• Task to complete
Each line from the one containing "Continue the FreeCAD" through the one containing "return np.column_stack((x *" must be echoed exactly, endpoints included, and every other line omitted.

• The input
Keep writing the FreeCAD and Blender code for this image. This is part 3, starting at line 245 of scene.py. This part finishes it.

==

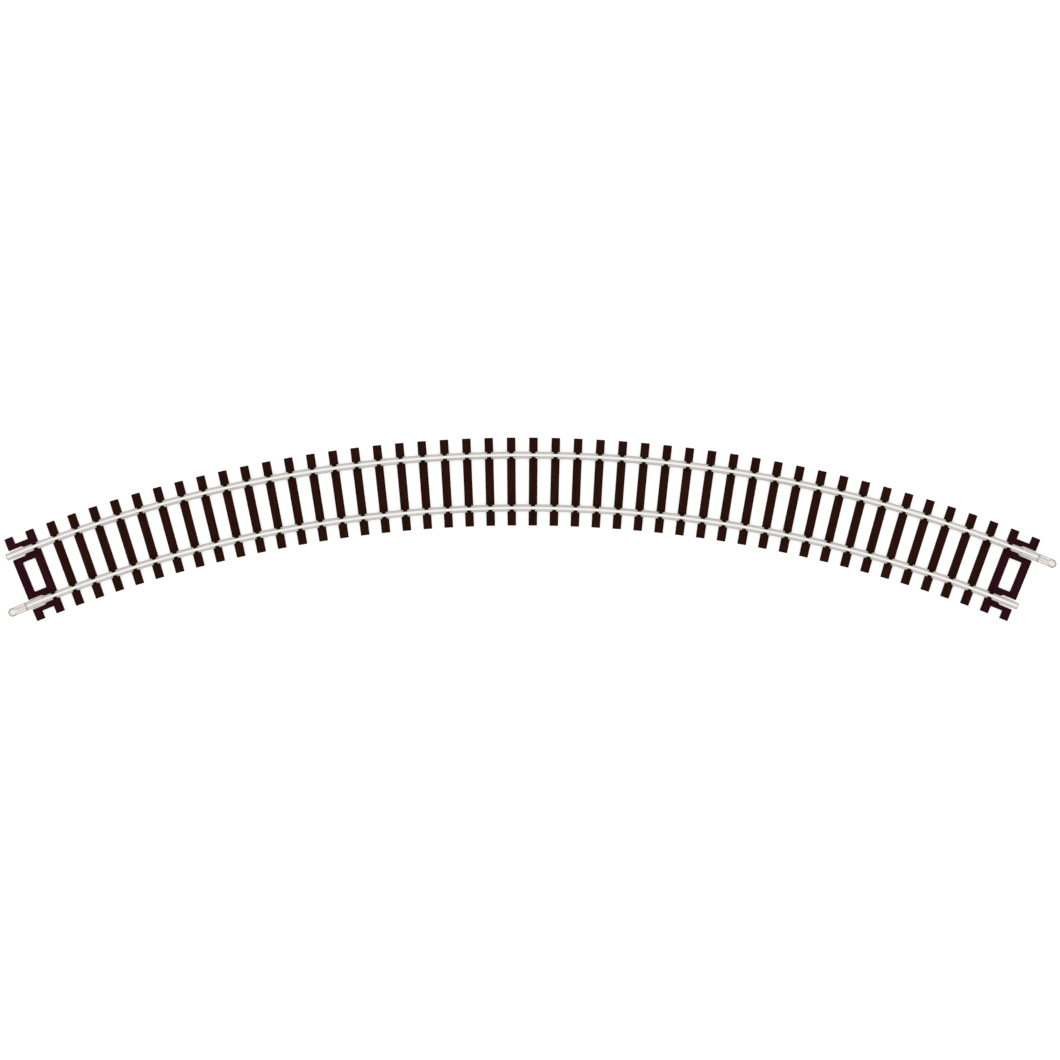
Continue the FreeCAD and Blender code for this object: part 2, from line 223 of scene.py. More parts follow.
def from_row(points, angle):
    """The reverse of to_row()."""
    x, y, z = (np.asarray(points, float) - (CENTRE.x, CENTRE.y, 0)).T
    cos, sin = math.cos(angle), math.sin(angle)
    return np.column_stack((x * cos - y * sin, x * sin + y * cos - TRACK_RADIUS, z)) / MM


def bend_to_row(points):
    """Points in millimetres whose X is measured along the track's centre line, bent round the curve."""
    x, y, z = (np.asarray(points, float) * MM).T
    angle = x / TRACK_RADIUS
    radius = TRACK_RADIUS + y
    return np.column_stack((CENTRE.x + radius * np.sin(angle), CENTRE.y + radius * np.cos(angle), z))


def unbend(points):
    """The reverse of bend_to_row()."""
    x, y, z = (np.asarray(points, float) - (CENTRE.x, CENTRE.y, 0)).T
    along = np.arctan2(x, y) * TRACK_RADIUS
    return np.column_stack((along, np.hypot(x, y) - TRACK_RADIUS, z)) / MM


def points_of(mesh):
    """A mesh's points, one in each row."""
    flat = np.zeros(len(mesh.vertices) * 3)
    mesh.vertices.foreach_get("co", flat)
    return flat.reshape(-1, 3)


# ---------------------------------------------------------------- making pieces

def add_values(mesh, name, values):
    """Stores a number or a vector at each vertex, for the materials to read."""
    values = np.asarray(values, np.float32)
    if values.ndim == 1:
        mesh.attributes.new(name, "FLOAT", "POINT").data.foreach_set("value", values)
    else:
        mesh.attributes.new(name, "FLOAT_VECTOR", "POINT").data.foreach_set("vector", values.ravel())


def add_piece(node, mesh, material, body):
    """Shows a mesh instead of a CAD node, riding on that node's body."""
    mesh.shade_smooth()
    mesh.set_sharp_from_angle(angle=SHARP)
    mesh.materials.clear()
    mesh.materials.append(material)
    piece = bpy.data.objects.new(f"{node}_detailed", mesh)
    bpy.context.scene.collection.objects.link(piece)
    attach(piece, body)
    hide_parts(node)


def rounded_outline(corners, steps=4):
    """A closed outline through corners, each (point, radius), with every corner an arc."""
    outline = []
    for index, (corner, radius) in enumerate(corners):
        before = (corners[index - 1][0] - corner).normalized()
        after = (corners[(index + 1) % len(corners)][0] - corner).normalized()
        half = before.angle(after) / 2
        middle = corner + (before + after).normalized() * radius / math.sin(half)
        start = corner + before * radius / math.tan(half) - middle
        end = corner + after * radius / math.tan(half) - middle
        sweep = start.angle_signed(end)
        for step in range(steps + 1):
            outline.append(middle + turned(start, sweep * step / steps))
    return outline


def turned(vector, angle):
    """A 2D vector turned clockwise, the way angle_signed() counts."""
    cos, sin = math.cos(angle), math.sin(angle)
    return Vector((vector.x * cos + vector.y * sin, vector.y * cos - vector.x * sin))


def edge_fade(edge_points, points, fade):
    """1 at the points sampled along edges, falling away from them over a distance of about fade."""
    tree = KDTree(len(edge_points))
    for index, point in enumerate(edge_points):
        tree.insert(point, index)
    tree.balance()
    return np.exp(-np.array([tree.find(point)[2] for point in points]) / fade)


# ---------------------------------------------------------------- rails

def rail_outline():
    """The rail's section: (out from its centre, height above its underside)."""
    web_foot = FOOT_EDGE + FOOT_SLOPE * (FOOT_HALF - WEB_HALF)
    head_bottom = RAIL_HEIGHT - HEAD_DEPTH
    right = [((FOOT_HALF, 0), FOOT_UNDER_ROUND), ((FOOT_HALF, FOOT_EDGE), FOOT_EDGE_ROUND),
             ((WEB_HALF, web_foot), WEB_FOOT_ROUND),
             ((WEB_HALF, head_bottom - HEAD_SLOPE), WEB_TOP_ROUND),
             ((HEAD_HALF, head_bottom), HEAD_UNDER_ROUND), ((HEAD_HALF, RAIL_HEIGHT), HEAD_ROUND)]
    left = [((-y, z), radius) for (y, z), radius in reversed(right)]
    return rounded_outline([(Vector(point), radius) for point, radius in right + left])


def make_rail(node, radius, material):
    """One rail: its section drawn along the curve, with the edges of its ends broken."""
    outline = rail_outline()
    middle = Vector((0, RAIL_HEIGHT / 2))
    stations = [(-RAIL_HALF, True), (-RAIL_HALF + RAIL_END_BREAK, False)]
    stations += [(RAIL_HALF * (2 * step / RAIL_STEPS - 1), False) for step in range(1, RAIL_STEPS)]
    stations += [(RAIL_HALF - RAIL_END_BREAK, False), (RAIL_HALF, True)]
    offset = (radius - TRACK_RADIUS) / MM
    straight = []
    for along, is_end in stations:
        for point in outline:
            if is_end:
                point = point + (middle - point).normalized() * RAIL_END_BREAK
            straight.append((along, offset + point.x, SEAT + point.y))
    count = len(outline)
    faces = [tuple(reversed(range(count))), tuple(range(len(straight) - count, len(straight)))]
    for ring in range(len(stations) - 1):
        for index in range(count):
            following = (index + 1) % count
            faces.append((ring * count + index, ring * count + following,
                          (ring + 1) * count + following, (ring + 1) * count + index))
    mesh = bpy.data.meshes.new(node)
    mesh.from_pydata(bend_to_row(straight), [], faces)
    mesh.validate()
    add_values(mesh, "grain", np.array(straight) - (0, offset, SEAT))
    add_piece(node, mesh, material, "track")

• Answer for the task
Continue the FreeCAD and Blender code for this object: part 2, from line 223 of scene.py. More parts follow.
def from_row(points, angle):
    """The reverse of to_row()."""
    x, y, z = (np.asarray(points, float) - (CENTRE.x, CENTRE.y, 0)).T
    cos, sin = math.cos(angle), math.sin(angle)
    return np.column_stack((x * cos - y * sin, x * sin + y * cos - TRACK_RADIUS, z)) / MM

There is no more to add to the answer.